C. The Classification Is Reasonably Related To The Legitimate
Legislative Objectives
¶38 In the third and last point of the rational-basis inquiry, we ask “whether the legislature’s classification is reasonably related to its legitimate objectives.” Merrill v. Utah Lab. Comm’n, 2009 UT 26, ¶ 22, 223 P.3d 1089, modified on reh’g, 2009 UT 74, 223 P.3d 1099. The district court acknowledged that “preventing some landowners from leaving the proposed municipality at a certain point guarantees an end to boundary modifications,” but then ruled that if the legislature provides exclusion rights it must give them to all similarly situated landowners.
¶39 We disagree. Under rational basis review, “any reasonable relationship between classification and purpose is adequate.” Tischmak, 2025 UT 24, ¶ 39 (cleaned up).
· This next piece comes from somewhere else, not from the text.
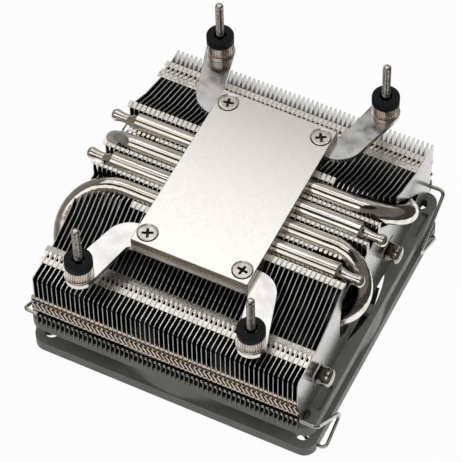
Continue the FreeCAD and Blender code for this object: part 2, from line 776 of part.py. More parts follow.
coil_start = size("boss_radius") + 2.9
coil_end = shoe_inner - 0.4
coil_wall = 1.5
for number in range(1, 5):
    coil = new_body(f"stator_coil_{number}")
    section = new_sketch(coil, f"coil_section_{number}", "YZ_Plane", str(coil_start))
    outer_y = pole_half + coil_wall
    outer_z = coil_wall + 0.05
    middle_z = (core_top + core_low) / 2
    half_core = (core_top - core_low) / 2
    for y, z, radius in (
        (outer_y, half_core + outer_z, 1.0),
        (pole_half + 0.05, half_core + 0.05, 0),
    ):
        draw_outline(
            section,
            [
                (-y, middle_z - z, radius),
                (y, middle_z - z, radius),
                (y, middle_z + z, radius),
                (-y, middle_z + z, radius),
            ],
        )
    extrude(coil, "Pad", section, f"coil_{number}", str(coil_end - coil_start))
    coil.Placement = Placement(Vector(), Rotation(Vector(0, 0, 1), 90 * (number - 1)))

# ---------------------------------------------------------------- motor, turning side
# The moulded impeller holds a steel yoke with the magnet ring, and the shaft.

face_z = -size("hub_face_depth")
rim_z = -size("hub_rim_depth")
motor_radius = size("motor_radius")
hub_inner = motor_radius - size("hub_wall")
hub_floor = face_z + size("hub_wall")
post_radius = 3.2
post_top = -47.0

impeller_blank = new_body("impeller_blank", kept=False)
hub = new_sketch(impeller_blank, "hub_profile", "XZ_Plane")
draw_outline(
    hub,
    [
        (shaft_radius, face_z),
        (motor_radius, face_z, 1.5),
        (motor_radius, rim_z),
        (hub_inner, rim_z),
        (hub_inner, hub_floor),
        (post_radius, hub_floor),
        (post_radius, post_top),
        (shaft_radius, post_top),
    ],
)
turn(impeller_blank, "Revolution", hub, "hub")

blade_middle_z = -44.3
root_x = motor_radius - 0.8
tip_x = size("blade_tip_radius") + 1.5


def blade_section(label, x, chord, pitch_angle, camber, thickness):
    """A thin curved section of a blade, at one distance from the axis."""
    drawn = new_sketch(impeller_blank, label, "YZ_Plane", str(x))
    lean = math.radians(pitch_angle)
    along = Vector(math.cos(lean), math.sin(lean), 0)
    up = Vector(-math.sin(lean), math.cos(lean), 0)
    middle = Vector(0, blade_middle_z, 0)
    lead = middle + along * (chord / 2)
    trail = middle - along * (chord / 2)
    skin = up * thickness
    drawn.addGeometry(
        [
            Part.Arc(trail, middle + up * camber, lead),
            Part.LineSegment(lead, lead + skin),
            Part.Arc(lead + skin, middle + up * (camber + thickness), trail + skin),
            Part.LineSegment(trail + skin, trail),
        ],
        False,
    )
    return drawn


root = blade_section("blade_root", root_x, 14.0, 44, 1.2, 1.2)
tip = blade_section("blade_tip", tip_x, 23.0, 25, 2.0, 0.9)
blade = impeller_blank.newObject("PartDesign::AdditiveLoft", "blade")
blade.Profile = root
blade.Sections = [tip]
blade.Ruled = True
copies(impeller_blank, "PolarPattern", [blade], "blades", "Z_Axis", "Sizes.blade_count")

sweep = doc.addObject("Part::Cylinder", "blade_sweep")
sweep.setExpression("Radius", "Sizes.blade_tip_radius")
sweep.setExpression("Height", "Sizes.fan_height")
sweep.setExpression(".Placement.Base.z", "-Sizes.fin_base_depth - Sizes.fan_height")
impeller = doc.addObject("Part::Common", "impeller")
impeller.Label = "impeller"
impeller.Base = impeller_blank
impeller.Tool = sweep
pieces.append(impeller)

yoke_outer = hub_inner
yoke_inner = yoke_outer - size("yoke_wall")
yoke_low = hub_floor
yoke_rim = rim_z - 0.8
turned_body(
    "rotor_yoke",
    [
        (post_radius + 0.05, yoke_low),
        (yoke_outer, yoke_low),
        (yoke_outer, yoke_rim),
        (yoke_inner, yoke_rim),
        (yoke_inner, yoke_low + size("yoke_wall")),
        (post_radius + 0.05, yoke_low + size("yoke_wall")),
    ],
)
turned_body(
    "magnet_ring",
    [
        (yoke_inner - size("magnet_wall"), yoke_low + 1.6),
        (yoke_inner, yoke_low + 1.6),
        (yoke_inner, yoke_rim - 0.6),
        (yoke_inner - size("magnet_wall"), yoke_rim - 0.6),
    ],
)
shaft_top = pad_low - 0.05
clip_z = bearing_top + 0.35
SHAFT_PROFILE = [
    (0, face_z + 0.4),
    (shaft_radius, face_z + 0.4),
    (shaft_radius, clip_z),
    (shaft_radius - 0.4, clip_z),
    (shaft_radius - 0.4, clip_z + 0.4),
    (shaft_radius, clip_z + 0.4),
    (shaft_radius, shaft_top, 0.4),
    (0, shaft_top),
]
turned_body("rotor_shaft", SHAFT_PROFILE)
turned_body(
    "shaft_clip",
    [
        (shaft_radius - 0.4, clip_z),
        (shaft_radius + 0.9, clip_z),
        (shaft_radius + 0.9, clip_z + 0.4),
        (shaft_radius - 0.4, clip_z + 0.4),
    ],
)

# ---------------------------------------------------------------- fan clips
# Bent spring wires. Each lies in the notches of the fins, comes round the stack's corners,
# runs down beside the fan and hooks into its lower corner holes from below.

wire_radius = size("wire_radius")
seat_y = clip_seat_y + wire_radius
seat_z = clip_ledge_z + wire_radius
hook_z = fan_low + wire_radius + 0.1
wire_bend = 1.6
hook_bend = 1.0
hook_length = 3.0
free_x = size("clip_free_x")
near_x = size("clip_near_x")
HOOK = [
    (hole_at, -hole_at, hook_z, hook_bend),
    (hole_at, -hole_at, hook_z + hook_length, 0),
]
CLIP_FREE_SIDE = [
    (free_x, -seat_y, seat_z, wire_bend),
    (free_x + 0.8, -31.0, -45.0, wire_bend),
    (free_x + 0.6, -hole_at, hook_z, wire_bend),
] + HOOK
CLIP_NEAR_SIDE = [
    (near_x, -seat_y, seat_z, wire_bend),
    (near_x, -28.0, -43.0, wire_bend),
    (near_x, -hole_at, hook_z, wire_bend),
] + HOOK


def fan_clip(label, half_turn):
    left = [(-x, y, z, radius) for x, y, z, radius in reversed(CLIP_NEAR_SIDE)]
    path = rounded_path(left + CLIP_FREE_SIDE, False)
    spine = Part.Wire([curve.toShape() for curve in path])
    start = spine.Edges[0]
    heading = start.tangentAt(start.FirstParameter)
    circle = Part.Wire([Part.makeCircle(wire_radius, start.Vertexes[0].Point, heading)])
    wire = doc.addObject("Part::Feature", label)
    wire.Label = label
    wire.Shape = spine.makePipeShell([circle], True, True)
    wire.Placement = Placement(Vector(), Rotation(Vector(0, 0, 1), half_turn))
    pieces.append(wire)


fan_clip("fan_clip_front", 0)
fan_clip("fan_clip_back", 180)

# ---------------------------------------------------------------- checks and export

doc.recompute()
for item in doc.Objects:
    faults = {"Invalid", "Error"} & set(item.State)
    if faults:
        raise RuntimeError(f"{item.Label}: {item.State}")
os.makedirs("parts", exist_ok=True)
for piece in pieces:
    shape = piece.Shape
    if shape.isNull() or not shape.isValid() or not shape.Solids:
        raise RuntimeError(f"{piece.Label} has no valid solid")
    shape.exportStep(f"parts/{piece.Label}.step")
    box = shape.BoundBox
    print(
        f"{piece.Label}: {len(shape.Solids)} solid(s), {shape.Volume:.1f} mm3, "
        f"x {box.XMin:.2f} {box.XMax:.2f}, y {box.YMin:.2f} {box.YMax:.2f}, "
        f"z {box.ZMin:.2f} {box.ZMax:.2f}"
    )
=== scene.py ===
import math

import bmesh
import bpy
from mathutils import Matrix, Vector


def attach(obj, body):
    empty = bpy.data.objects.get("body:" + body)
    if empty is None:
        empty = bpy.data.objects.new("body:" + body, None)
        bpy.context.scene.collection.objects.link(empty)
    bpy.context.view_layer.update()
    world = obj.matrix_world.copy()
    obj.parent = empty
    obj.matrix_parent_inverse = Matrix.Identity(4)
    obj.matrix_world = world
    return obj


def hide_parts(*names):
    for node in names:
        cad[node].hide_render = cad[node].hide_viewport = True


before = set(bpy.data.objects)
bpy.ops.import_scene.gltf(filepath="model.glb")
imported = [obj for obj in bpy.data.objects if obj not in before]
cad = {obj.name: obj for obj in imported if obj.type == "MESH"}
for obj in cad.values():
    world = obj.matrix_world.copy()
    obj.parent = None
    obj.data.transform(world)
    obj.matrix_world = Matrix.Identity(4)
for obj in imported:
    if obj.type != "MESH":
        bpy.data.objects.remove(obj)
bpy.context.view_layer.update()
mm = 0.001

# ---------------------------------------------------------------- base plate
# A copper block, ground flat on its contact face and nickel plated all over. Its sides keep the
# marks of the mill under a painted shade, and four screws pull it down on the pipes.


def shader_group(name, inputs, outputs):
    """An empty group of shader nodes with named sockets."""
    tree = bpy.data.node_groups.new(name, "ShaderNodeTree")
    for label, kind, value in inputs:
        socket = tree.interface.new_socket(label, in_out="INPUT", socket_type=kind)
        socket.default_value = value
    for label, kind in outputs:
        tree.interface.new_socket(label, in_out="OUTPUT", socket_type=kind)
    return tree, tree.nodes.new("NodeGroupInput"), tree.nodes.new("NodeGroupOutput")


def stretched_noise(tree, position, stretch, detail):
    """A noise texture whose pattern is stretched along an axis."""
    scaled = tree.nodes.new("ShaderNodeVectorMath")
    scaled.operation = "MULTIPLY"
    tree.links.new(position, scaled.inputs[0])
    tree.links.new(stretch, scaled.inputs[1])
    noise = tree.nodes.new("ShaderNodeTexNoise")
    noise.inputs["Scale"].default_value = 1.0
    noise.inputs["Detail"].default_value = detail
    tree.links.new(scaled.outputs[0], noise.inputs["Vector"])
    return noise.outputs["Fac"]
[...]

Having a cutoff to boundary modifications locks in the proposed boundaries, giving sponsors and opponents certainty and time to prepare for the incorporation election. It moves the incorporation process forward. That is a sufficient relationship for rational basis review.
¶40 While the legislature “could have chosen more lenient means to further these same objectives”—such as by permitting exclusion until the conclusion of both public hearings, when signatures are gathered for the ballot—“there is no requirement that an otherwise permissible classification be the best of all alternatives.” Angilau, 2011 UT 3, ¶ 32. And here, despite any unfairness, the rights of landowners remain protected by the right to vote and by other safeguards, such as feasibility studies and contiguity requirements.
¶41 In sum, there is a reasonable relationship between the classification and legislative objectives identified by the parties.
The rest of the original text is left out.